Transportation Weekly editor Jeff Davis takes a thorough look at the historical precedent for Rep. Don Young’s (R-AK) Coconut Road earmark language edit, discovering that the Supreme Court has looked at this issue before .
In the freewheeling 1890s, the court concluded in Field v. Clark that a bill signed into law is the law, despite any apparent discrepancies in the Congressional record:
Better, far better, that a provision should occasionally find its way into the statute through mistake, or even fraud, than that every act, state and national, should, at any and all times, be liable to be put in issue and impeached by the journals, loose papers of the legislature, and parol evidence. Such a state of uncertainty in the statute of laws of the land would lead to mischiefs absolutely intolerable…

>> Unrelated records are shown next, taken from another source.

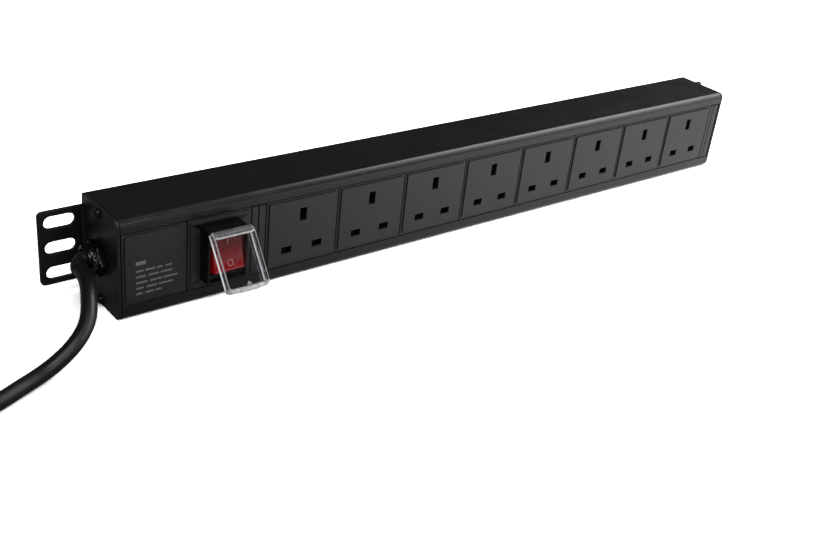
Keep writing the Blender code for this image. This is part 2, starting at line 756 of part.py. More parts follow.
# --- wiring inside ------------------------------------------------------------
def inner_wires():
    def route(*points):
        return spline([Vector(p) * MM for p in points], 14)

    radius = 1.4 * MM
    tube(
        "wire_live",
        route((-254, 20.6, 33.4), (-246, 20.6, 33.6), (-232, 24, 40), (-214, 33, 44), (-200, 31, 40), (-193, 24, 39), (-193, 17.5, 39)),
        radius,
        BROWN,
    )
    tube(
        "wire_neutral",
        route((-254, 20.6, 29.2), (-246, 20.6, 29), (-232, 24, 23), (-214, 33, 20), (-200, 31, 24), (-193, 24, 25), (-193, 17.5, 25)),
        radius,
        BLUE,
    )
    tube(
        "wire_earth",
        route((-254, 24.6, 31.4), (-244, 25, 31.4), (-228, 34, 36), (-205, 39, 45), (-185, 39, 50), (-176, 33, 48), (-172, 28.2, 47.1)),
        radius,
        GREEN,
    )


# --- lead, coil, tie and plug ---------------------------------------------------
LEAD_Z = LEAD / 2 + 0.05 * MM
COIL_LOW = 1.1 * MM  # the coil lies on its tie
COIL_TOP = COIL_LOW + LEAD + 8.9 * MM
OUTER_TURN = COIL_RADIUS + COIL_PITCH
CLEAR_OF_COIL = 31.8 * MM  # along the tangent, where the lead's side meets the ring's


def lead_run():
    """The lead from the strain relief down to the surface and along it to the coil's outer turn."""
    points, heading = boot_line()
    start = points[-1] + heading * GAP
    cx, cy = COIL_CENTRE
    entry = Vector((cx + CLEAR_OF_COIL, cy - OUTER_TURN, LEAD_Z + 0.6 * MM))
    controls = [start, start + heading * 4.5 * MM, start + heading * 10.2 * MM]
    controls += [
        Vector(p) * MM
        for p in (
            (-285.0, -15.2, 27.3),
            (-290.0, -24.3, 20.9),
            (-302.6, -33.5, 14.8),
            (-317.7, -35.0, 6.2),
            (-335.2, -41.3, 5.2),
        )
    ]
    controls += [entry + Vector((15 * MM, 0.6 * MM, -0.4 * MM)), entry + Vector((7 * MM, 0, -0.2 * MM)), entry]
    tube("lead_run", spline(controls, 32), LEAD / 2, PVC)


def lead_coil():
    """The outer shape of the coiled lead, two layers of three turns, as a turned ring."""
    cx, cy = COIL_CENTRE
    half = LEAD / 2
    inner, outer = COIL_RADIUS - COIL_PITCH - half, OUTER_TURN + half
    soft = 2.4 * MM
    section = [
        (COIL_LOW, inner + soft),
        (COIL_LOW, outer - soft),
        (COIL_LOW + soft, outer),
        (COIL_TOP - soft, outer),
        (COIL_TOP, outer - soft),
        (COIL_TOP, inner + soft),
        (COIL_TOP - soft, inner),
        (COIL_LOW + soft, inner),
    ]
    ring = turned(section, 40)
    stand = Matrix.Rotation(-math.pi / 2, 4, "Y")
    bmesh.ops.transform(ring, matrix=stand, verts=ring.verts)
    place("lead_coil", mesh_of(ring, "lead_coil"), PVC, (cx, cy, 0.0))


def coil_tie():
    """A hook-and-loop strap round the coil, at its side nearest the strip."""
    cx, cy = COIL_CENTRE
    width = 2 * COIL_PITCH + LEAD + 1.6 * MM
    low, high = 0.85 * MM, COIL_TOP + 0.35 * MM
    middle = (COIL_RADIUS + 0.1 * MM, (low + high) / 2)
    outer = prism(rounded(width + 1.6 * MM, high - low + 1.6 * MM, 2.4 * MM, 3, middle), -6 * MM, 6 * MM, "Y")
    inner = prism(rounded(width, high - low, 1.6 * MM, 3, middle), -9 * MM, 9 * MM, "Y")
    place("coil_tie", mesh_of(cut(outer, inner), "coil_tie"), INNER, (cx, cy, 0.0), (0.0, 0.0, math.radians(35)))


PLUG_X = COIL_CENTRE[0] - OUTER_TURN
PLUG_Y = COIL_CENTRE[1] + 57.0 * MM  # where the lead enters the plug
PLUG_ENTRY_Z = 10.5 * MM
PLUG_SPLIT = 12.6 * MM
PLUG_FACE = 20.5 * MM


def lead_tail():
    """The last of the lead, from the coil's upper layer into the plug."""
    cx, cy = COIL_CENTRE
    start_z = COIL_TOP - LEAD / 2 - 1.2 * MM
    controls = [
        (PLUG_X, cy + CLEAR_OF_COIL, start_z),
        (PLUG_X, cy + CLEAR_OF_COIL + 5 * MM, start_z - 0.6 * MM),
        (PLUG_X, cy + CLEAR_OF_COIL + 12 * MM, start_z - 1.6 * MM),
        (PLUG_X, PLUG_Y - 8 * MM, PLUG_ENTRY_Z),
        (PLUG_X, PLUG_Y - GAP, PLUG_ENTRY_Z),
    ]
    tube("lead_tail", spline([Vector(p) for p in controls], 7), LEAD / 2, PVC)


def plug():
    """A rewirable 13 A plug on its back, pins up, with the lead entering along +Y."""
    earth = 35.0 * MM
    line = earth - PIN_SPACING

    def outline(grow):
        points = [(-7.5 * MM, 0.0), (7.5 * MM, 0.0), (18.0 * MM - grow, 3.5 * MM)]
        points += arc((20.0 * MM - grow, 8.5 * MM), 4.5 * MM, -60, 0, 3)
        points += arc((17.5 * MM - grow, 38.0 * MM), 7.0 * MM, 0, 80, 4)
        points += arc((-17.5 * MM + grow, 38.0 * MM), 7.0 * MM, 100, 180, 4)
        points += arc((-20.0 * MM + grow, 8.5 * MM), 4.5 * MM, 180, 240, 3)
        points += [(-18.0 * MM + grow, 3.5 * MM)]
        return points

    at = (PLUG_X, PLUG_Y, 0.0)
    rings = [
        [(u, v, 0.05 * MM) for u, v in outline(2.2 * MM)],
        [(u, v, 2.5 * MM) for u, v in outline(0.6 * MM)],
        [(u, v, PLUG_SPLIT) for u, v in outline(0.0)],
    ]
    place("plug_cover", mesh_of(loft(rings), "plug_cover"), MOULDED, at)
    base = prism(outline(0.0), PLUG_SPLIT + GAP, PLUG_FACE, "Z")
    pins = {
        "plug_pin_earth": (0.0, earth, 3.975 * MM, 7.925 * MM, 22.7 * MM),
        "plug_pin_live": (-PIN_SPACING / 2, line, 6.35 * MM, 3.975 * MM, 17.7 * MM),
        "plug_pin_neutral": (PIN_SPACING / 2, line, 6.35 * MM, 3.975 * MM, 17.7 * MM),
    }
    wells = []
    for x, y, w, h, _ in pins.values():
        w, h = w / 2 + GAP, h / 2 + GAP
        wells.append(box((x - w, y - h, PLUG_FACE - 4.3 * MM), (x + w, y + h, PLUG_FACE + 3 * MM)))
    place("plug_base", mesh_of(cut(base, *wells), "plug_base"), MOULDED, at)
    for name, (x, y, w, h, length) in pins.items():
        top = PLUG_FACE + length

        def ring(z, inset):
            return [(x + u, y + v, z) for u, v in rounded(w - 2 * inset, h - 2 * inset, 0.3 * MM, 1)]

        shape = loft([ring(PLUG_FACE - 4.0 * MM, 0.0), ring(top - 1.4 * MM, 0.0), ring(top, 0.9 * MM)])
        place(name, mesh_of(shape, name), BRASS, at)


housing()
end_bracket("end_bracket_left", -1)
end_bracket("end_bracket_right", 1)
end_screws()
label_module()
switch_module()
filler_strips()
sockets()
busbars()
switch_body()
rocker()
switch_cover()
gland()
strain_relief()
inner_wires()
lead_run()
lead_coil()
coil_tie()
lead_tail()
plug()
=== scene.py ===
"""The looks of the rack power strip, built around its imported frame. Metres, +Z up."""

import math

import bmesh
import bpy
from mathutils import Matrix, Vector

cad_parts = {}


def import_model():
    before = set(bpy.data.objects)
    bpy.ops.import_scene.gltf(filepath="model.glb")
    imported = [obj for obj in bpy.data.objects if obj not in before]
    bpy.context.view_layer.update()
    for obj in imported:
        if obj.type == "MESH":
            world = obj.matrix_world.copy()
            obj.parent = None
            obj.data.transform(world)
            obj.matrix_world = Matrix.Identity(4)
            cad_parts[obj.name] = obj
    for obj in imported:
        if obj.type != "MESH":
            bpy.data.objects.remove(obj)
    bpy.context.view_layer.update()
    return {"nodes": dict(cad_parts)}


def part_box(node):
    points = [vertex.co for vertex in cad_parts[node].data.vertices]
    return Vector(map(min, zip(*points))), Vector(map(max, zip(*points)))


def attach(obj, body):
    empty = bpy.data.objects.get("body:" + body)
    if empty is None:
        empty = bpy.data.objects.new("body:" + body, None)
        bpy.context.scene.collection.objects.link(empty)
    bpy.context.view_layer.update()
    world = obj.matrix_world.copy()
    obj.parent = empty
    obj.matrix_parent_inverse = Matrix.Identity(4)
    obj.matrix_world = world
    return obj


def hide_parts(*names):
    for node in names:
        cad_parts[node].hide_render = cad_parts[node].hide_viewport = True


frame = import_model()

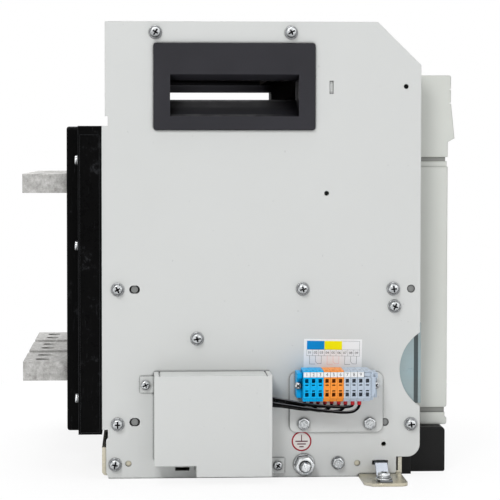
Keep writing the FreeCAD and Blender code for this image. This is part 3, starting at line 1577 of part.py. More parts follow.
def make_charging_lever(face):
    """The charging lever swings forward and down about its foot."""
    body = new_body("charging_lever")
    x = size("lever_x")
    half = size("lever_width") / 2
    foot = size("lever_low")
    top = size("lever_top")
    pivot = face + 5
    profile = [
        (pivot - 7, foot + 2), (pivot - 9.5, foot + 30), (pivot - 9.5, top - 14),
        (pivot - 6, top), (pivot - 2, top), (pivot - 3.5, top - 14),
        (pivot + 5, foot + 10), (pivot + 5, foot - 5), (pivot + 3, foot - 7),
        (pivot - 3, foot - 7), (pivot - 6, foot - 4),
    ]
    slab(body, "YZ", x - half, x + half, profile)
    bore = disc(pivot, foot, size("lever_radius") + 0.05)
    cut(body, "YZ", x - half, x + half, bore)
    panel = doc.getObject("control_panel")
    cheek = box(face + 3, face + 12, foot - 11, foot + 11)
    slab(panel, "YZ", x - half - 8, x - half - 6, cheek)
    axle = disc(pivot, foot, size("lever_radius"))
    slab(panel, "YZ", x - half - 6, size("window_half") - 3.4, axle)


def build():
    for name, side in SIDES:
        make_side_plate(name, side)
        make_rail(name, side)
    make_rail_guides()
    make_handles()
    make_base_pan()
    make_feet()
    make_foot_straps()
    make_tie_bars()
    make_rear_housing()
    make_terminal_carrier()
    make_terminals()
    make_jaw_fingers()
    make_shutters()
    make_racking_housing()
    make_racking_parts()
    make_wiring_box()
    make_position_switches()
    make_terminal_blocks()
    make_strip_ends()
    make_terminal_plate()
    make_leads()
    make_earth_point()
    make_side_screws()
    make_chassis()
    make_support_pins()
    make_pole_case()
    make_arc_chutes()
    make_blades()
    make_mechanism()
    make_plug_blocks()
    make_front_cover()
    make_control_panel()


def sub_parts():
    kinds = ("PartDesign::Body", "Part::Feature")
    return [thing for thing in doc.Objects if thing.TypeId in kinds]


def check_document():
    doc.recompute()
    for thing in doc.Objects:
        if "Invalid" in thing.State or "Error" in thing.State:
            raise RuntimeError(f"{thing.Label} did not build: {thing.State}")
    for part in sub_parts():
        if part.Shape.isNull() or not part.Shape.isValid() or not part.Shape.Solids:
            raise RuntimeError(f"{part.Label} has no valid shape")


def write_parts():
    os.makedirs("parts", exist_ok=True)
    for part in sub_parts():
        part.Shape.exportStep(os.path.join("parts", part.Label + ".step"))
    print(len(sub_parts()), "sub-parts")


build()
check_document()
write_parts()
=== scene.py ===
import math
import random

import bmesh
import bpy
from mathutils import Matrix, Vector


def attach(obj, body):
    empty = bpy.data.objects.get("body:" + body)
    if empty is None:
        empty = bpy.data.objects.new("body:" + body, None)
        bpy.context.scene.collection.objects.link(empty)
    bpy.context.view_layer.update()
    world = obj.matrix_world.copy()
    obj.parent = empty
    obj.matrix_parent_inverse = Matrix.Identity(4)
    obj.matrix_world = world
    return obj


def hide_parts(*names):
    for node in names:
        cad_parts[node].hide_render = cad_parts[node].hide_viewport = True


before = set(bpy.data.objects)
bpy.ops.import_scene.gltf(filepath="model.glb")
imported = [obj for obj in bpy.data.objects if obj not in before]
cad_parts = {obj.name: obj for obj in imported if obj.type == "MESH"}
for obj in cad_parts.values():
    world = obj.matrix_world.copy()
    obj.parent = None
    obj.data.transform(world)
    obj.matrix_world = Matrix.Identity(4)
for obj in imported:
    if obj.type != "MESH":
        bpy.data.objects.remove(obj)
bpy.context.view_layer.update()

MM = 0.001
SEGMENTS = 48


# Camera, at the photograph's place on the left of the cradle

CAMERA_PLACE = Vector((-1.301, 0.0778, 0.2526))
CAMERA_AIM = Vector((-0.135, 0.03178, 0.21449))
CAMERA_LENS = 109.666
CAMERA_SHIFT = (0.1, -0.1)


def make_camera():
    data = bpy.data.cameras.new("camera")
    data.lens = CAMERA_LENS
    data.sensor_width = 36
    data.shift_x, data.shift_y = CAMERA_SHIFT
    camera = bpy.data.objects.new("camera", data)
    camera.location = CAMERA_PLACE
    camera.rotation_euler = (CAMERA_AIM - CAMERA_PLACE).to_track_quat("-Z", "Y").to_euler()
    bpy.context.scene.collection.objects.link(camera)
    bpy.context.scene.camera = camera


# Materials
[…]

Davis notes that since the Field decision, the court has grown more wary of official corruption, as reflected in McConnell v. FEC. This could mean the court would consider overturning Field in a case currently being considered for review, Public Citizen v. Clerk. It that decision did overturn Field, the entire 2005 highway bill could be found unconstitutional. That outcome seems unlikely and would certainly take a long time to reach.
In the meantime, Republicans on the House Transportation Committee have signaled that they may allow the Florida county involved to keep the money for the purpose originally described, though they do not have a concrete plan of how that would happen.